Gun Control and Public Opinion
90 percent of Americans support background checks for gun purchases. They are unlikely to be enacted into law.
President Obama notes that “Right now, 90 percent of Americans — 90 percent — support background checks that will keep criminals and people who have been found to be a danger to themselves or others from buying a gun. More than 80 percent of Republicans agree. More than 80 percent of gun owners agree.” He concludes, “There’s absolutely no reason why we can’t get this done.”
But we’re almost certainly not going to “get this done.” Why?
Jonathan Chait points to another line in the president’s speech:
At his remarks today touting support for background checks on guns, President Obamasaid, ”Nothing is more powerful than millions of voices calling for change.” Actually, since background checks command 90 percent in the polls but lack support from Republicans in Congress, pretty clearly millions of voices calling for change are less powerful than holding a House majority. They’re also less powerful than a Senate majority. Or even 41 Senators, who can stop anything they want. A well-funded lobby probably beats millions of voices calling for change, too.
Basically, everything is more powerful than millions of voices calling for change.
Jonathan Bernstein doesn’t go quite that far, but explains,
See, the problem here is equating “90 percent in the polls” with “calling for change.” Sure, 90 percent of citizens, or registered voters, or whoever it is will answer in the affirmative if they’re asked by a pollster about this policy. But that’s not at all the same as “calling for change.” It’s more like…well, it is receiving a call. Not calling.
Those people who have been pushing for marriage equality? They were calling for change. And marching for it, demanding it, donating money to get it, running for office to achieve it and supporting candidates who would vote for it, filing lawsuits to make it legal. In many cases, they based their entire political identity around it.
Action works. “Public opinion” is barely real; most of the time, on most issues, change the wording of the question and you’ll get entirely different answers. At best, “public opinion” as such is passive. And in politics, passive doesn’t get results.
Action is hard! Action can be painful. Action is risky. Action is unpredictable. We all have plenty of other things to do, after all. For the most part, we only take action when we can’t do other things — when something is so wrong that we just have to do something about it. It’s almost impossible to manufacture that artificially…that’s why presidential attempts to go over the heads of Congress to the people rarely work. Not because Congress will ignore their constituents. But because a president, no matter how eloquent or popular, isn’t going to stir people to action on something just because they happen to agree with him. Meaningful action is too big a commitment for the tiny signal of a presidential exhortation to get it to happen. It usually take something with a much more direct effect on our day to day lives. But if it does happen, look out.
In polling, there’s a distinction between the content, duration, and intensity of opinion. That someone supports Hillary Clinton for president in 2016, thinks the war in Afghanistan is worth fighting, that people of the same sex should be allowed to marry, or that assault rifles should be banned is a measure of the content of opinion.
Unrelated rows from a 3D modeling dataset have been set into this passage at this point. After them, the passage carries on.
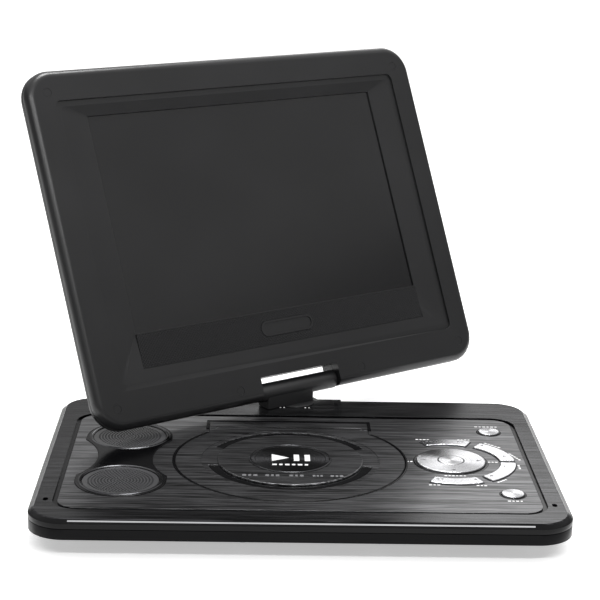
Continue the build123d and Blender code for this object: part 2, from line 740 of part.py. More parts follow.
leaf_span = (1.5, 16.0, -4.0, -2.4)     # a hinge leaf's height and depth in the lid


def lid_slab(inset, low, high):
    return slab(lid_width - 2 * inset, lid_height - 2 * inset, lid_corner - inset, low, high, 0.0, lid_middle)


def make_bezel():
    body = lid_slab(0.0, lid_seam, lid_front)
    body = fillet(body.edges().group_by(Axis.Z)[-1], bezel_round)
    frame_mid, frame_size = (frame_low + frame_high) / 2, frame_high - frame_low
    body -= slab(2 * frame_half, frame_size, 4.0, frame_floor_z, lid_front + over, 0.0, frame_mid)
    window_mid, window_size = (window_low + window_high) / 2, window_high - window_low
    floor = (2 * frame_half - frame_slope, frame_size - frame_slope, 3.0, frame_mid)
    body -= taper((2 * window_half, window_size, 1.5, window_mid), floor, window_edge_z, frame_floor_z)
    body -= block(-window_half, window_half, window_low, window_high, 0.0, lid_front)
    body -= block(-trim_half, trim_half, trim_low, trim_high, bezel_inner_z - over, lid_front)
    body -= lid_slab(cavity_margin, lid_seam - over, bezel_inner_z) - notch_wall
    for x, y in lid_plugs:
        body -= disc(plug_radius + plug_play, lid_front - plug_deep, lid_front + over, x, y)
    return body - notch - pin_holes - leaf_reliefs


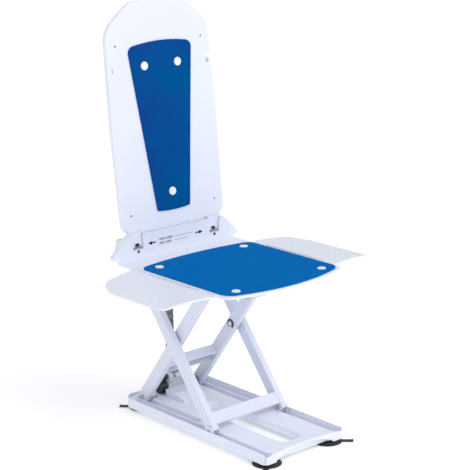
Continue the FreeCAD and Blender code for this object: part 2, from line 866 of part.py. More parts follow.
# Seat ----------------------------------------------------------------------------------------
def seat_rails():
    """Channel under the seat, open outwards, that the upper shoe slides in."""
    wall, gap = size("rail_wall"), size("rail_gap")
    tall = size("shoe_height") / 2 + gap
    inside = inner_face - size("side_gap") - size("shoe_thickness") - gap
    outside = inner_face - size("side_gap") - 1
    low, high = upper_height - tall, upper_height + tall
    channel = prism("seat_rail", "XZ",
                    [(inside - wall, low - wall), (outside, low - wall), (outside, low),
                     (inside, low), (inside, high), (outside, high),
                     (outside, seat_bottom), (inside - wall, seat_bottom)],
                    -size("rail_front"), size("rail_front") - size("rail_rear"))
    start, end = -size("rail_slope_start"), -(size("rail_front") + 1)
    slope = prism("rail_slope", "YZ",
                  [(start, low - wall - 1), (start, low - wall),
                   (end, low - wall + size("rail_slope_rise")), (end, low - wall - 1)],
                  inside - wall - 1, outside - inside + wall + 2)
    right = finish("seat_rail_right", cut("seat_rail_cut", channel, slope))
    finish("seat_rail_left", mirror("seat_rail_mirrored", right))


def top_brackets():
    """Forked bracket under the seat over the top of each outer arm, and its pin."""
    thick = size("bracket_thickness")
    gap = size("side_gap") + 1
    inside, outside = outer_face - gap, outer_outside + gap
    low = upper_height - size("pin_radius") - 7
    half = size("bracket_half_length") - 3
    fork = prism("top_fork", "XZ",
                 [(inside - thick, low), (inside, low), (inside, seat_bottom - thick),
                  (outside, seat_bottom - thick), (outside, low), (outside + thick, low),
                  (outside + thick, seat_bottom), (inside - thick, seat_bottom)],
                 top_pivot - half, half * 2)
    bore = rod("top_bore", "x", (inside - thick - 1, top_pivot, upper_height),
               size("pin_radius"), outside - inside + thick * 2 + 2)
    right = finish("top_bracket_right", cut("top_bracket", fork, bore))
    finish("top_bracket_left", mirror("top_bracket_mirrored", right))
    head = rod("top_pin_head", "x", (outside + thick, top_pivot, upper_height),
               size("pin_head_radius"), size("pin_head"))
    shank = rod("top_pin_shank", "x", (inside - thick, top_pivot, upper_height),
                size("pin_radius"), outside - inside + thick * 2)
    pin = finish("top_pin_right", fuse("top_pin", head, shank))
    finish("top_pin_left", mirror("top_pin_mirrored", pin))


def hinge_line():
    """Middle of the right flap's hinge, in X and Z."""
    return size("seat_half_width") + size("hinge_inset"), seat_top - size("hinge_inset")


def knuckle(name, low, high, inner, outer):
    """Hinge barrel from low to high along Y with its leaf from inner to outer along X."""
    x, z = hinge_line()
    barrel = rod(f"{name}_barrel", "y", (x, low, z), size("hinge_radius"), high - low)
    leaf = box(f"{name}_leaf", (inner, outer), (low, high), (z, z + size("hinge_radius")))
    return [barrel, leaf]


def knuckle_spans():
    """Spans along Y of the flap's own barrels, front and rear."""
    length = size("knuckle_length")
    front, rear = -size("knuckle_front"), size("knuckle_rear")
    return [("front", front - length, front), ("rear", rear, rear + length)]


def hinge_bore(name, low, high):
    x, z = hinge_line()
    return rod(name, "y", (x, low, z), size("hinge_pin_radius") + size("running_fit"), high - low)


def seat_plate():
    """Moulded seat with an arched front edge, ribs below and hinge barrels at both sides."""
    half = size("seat_half_width")
    front, corner, rear = -size("seat_front"), -size("seat_front_corner"), size("seat_rear")
    rear_half, bend = size("seat_rear_half"), size("seat_rear_corner")
    plate = prism("seat_board", "XY",
                  [(-half, corner), (0, front, "via"), (half, corner), (half, bend),
                   (rear_half, rear), (-rear_half, rear), (-half, bend)],
                  seat_bottom, size("seat_thickness"),
                  rounds=[(size("seat_round"), (0, 1)), (size("seat_edge") * 3, (2, 3, 4, 5))],
                  edge=size("seat_edge"))
    pieces = [plate]
    rib_half = inner_face - size("shoe_thickness") - size("rail_wall") - 6
    for number, y in enumerate((-200, -110, -20, 70, 160)):
        pieces.append(box(f"seat_rib{number}", (-rib_half, rib_half), (y, y + 3),
                          (seat_bottom - 10, seat_bottom + 1)))
    x, _ = hinge_line()
    bores = []
    for mark, low, high in knuckle_spans():
        length, gap = size("knuckle_length") * 0.7, size("knuckle_gap")
        y_low, y_high = (high + gap, high + gap + length)
        right = knuckle(f"seat_knuckle_{mark}", y_low, y_high, half - size("seat_edge") - 1, x)
        bore = hinge_bore(f"seat_knuckle_bore_{mark}", y_low - 1, y_high + 1)
        pieces += right + [mirror(f"seat_{mark}_mirror{index}", piece)
                           for index, piece in enumerate(right)]
        bores += [bore, mirror(f"seat_bore_{mark}_mirror", bore)]
    finish("seat_plate", cut("seat", fuse("seat_solid", *pieces), *bores))


def flap():
    """Side flap: level beside the seat, then drooping to its outer edge."""
    x, z = hinge_line()
    inner = size("seat_half_width") + size("flap_gap")
    outer, flat = size("flap_outer"), size("flap_flat")
    top, thick, droop = seat_top - 0.5, size("flap_thickness"), size("flap_droop")
    front, rear = -size("flap_front"), size("flap_rear")
    middle = (flat + outer) / 2
    section = prism("flap_section", "XZ",
                    [(inner, top - thick), (flat, top - thick),
                     (middle, top - thick - droop * 0.3, "via"), (outer, top - thick - droop),
                     (outer, top - droop), (middle, top - droop * 0.3, "via"), (flat, top),
                     (inner, top)], front - 10, rear - front + 20)
    outline = prism("flap_outline", "XY",
                    [(inner, front), (outer, -size("flap_front_outer")),
                     (outer, size("flap_rear_outer") - 40),
                     (size("flap_rear_bend"), size("flap_rear_outer") + 18), (inner, rear)],
                    top - thick - droop - 5, thick + droop + 10,
                    rounds=[(size("flap_round"), (1, 2)), (size("flap_round") * 2, (3,)),
                            (dim(10), (0, 4))])
    pieces = [common("flap_panel", section, outline)]
    bores = []
    for mark, low, high in knuckle_spans():
        pieces += knuckle(f"flap_knuckle_{mark}", low, high, x, inner + 2)
        bores.append(hinge_bore(f"flap_bore_{mark}", low - 1, high + 1))
    right = finish("flap_right", cut("flap", fuse("flap_solid", *pieces), *bores))
    finish("flap_left", mirror("flap_mirrored", right))
    spans = knuckle_spans()
    low, high = spans[0][1], spans[1][2] + size("knuckle_length") * 0.7 + size("knuckle_gap")
    pin = finish("flap_pin_right", rod("flap_pin", "y", (x, low, z), size("hinge_pin_radius"),
                                       high - low))
    finish("flap_pin_left", mirror("flap_pin_mirrored", pin))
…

It’s important although, as Bernstein notes, we need to be careful that we’re measuring it accurately. We need to also factor in duration; that is, how long and consistently that opinion has been held. A sudden surge in support for Rand Paul after his filibuster, for example, probably doesn’t tell us anything useful about his prospects in 2016. Finally, the intensity of opinion tells us about passion. It’s arguably the most important, at least in terms of predicting policy outcomes.
Related to intensity is what social scientists call salience. That is, how important an issue is to a given individual. So, for example, most Americans probably mildly oppose paying farmers not to grow milk or subsidies to jack up the price of milk. But those policies stay in place because the small minority that supports those policies have a real stake in the issue and therefore support it with passion and organize to keep their subsidies in place. As the phrase goes, “Who cares more?” is often what matters.
The same is true to a lesser extent with guns. While there’s usually a spike in restrictionist sentiment after highly publicized incidents, it tends to be of short duration because it’s just not that salient to most of us. Gun owners, and especially gun enthusiasts, however—not to mention the gun industry—maintain high intensity for the duration.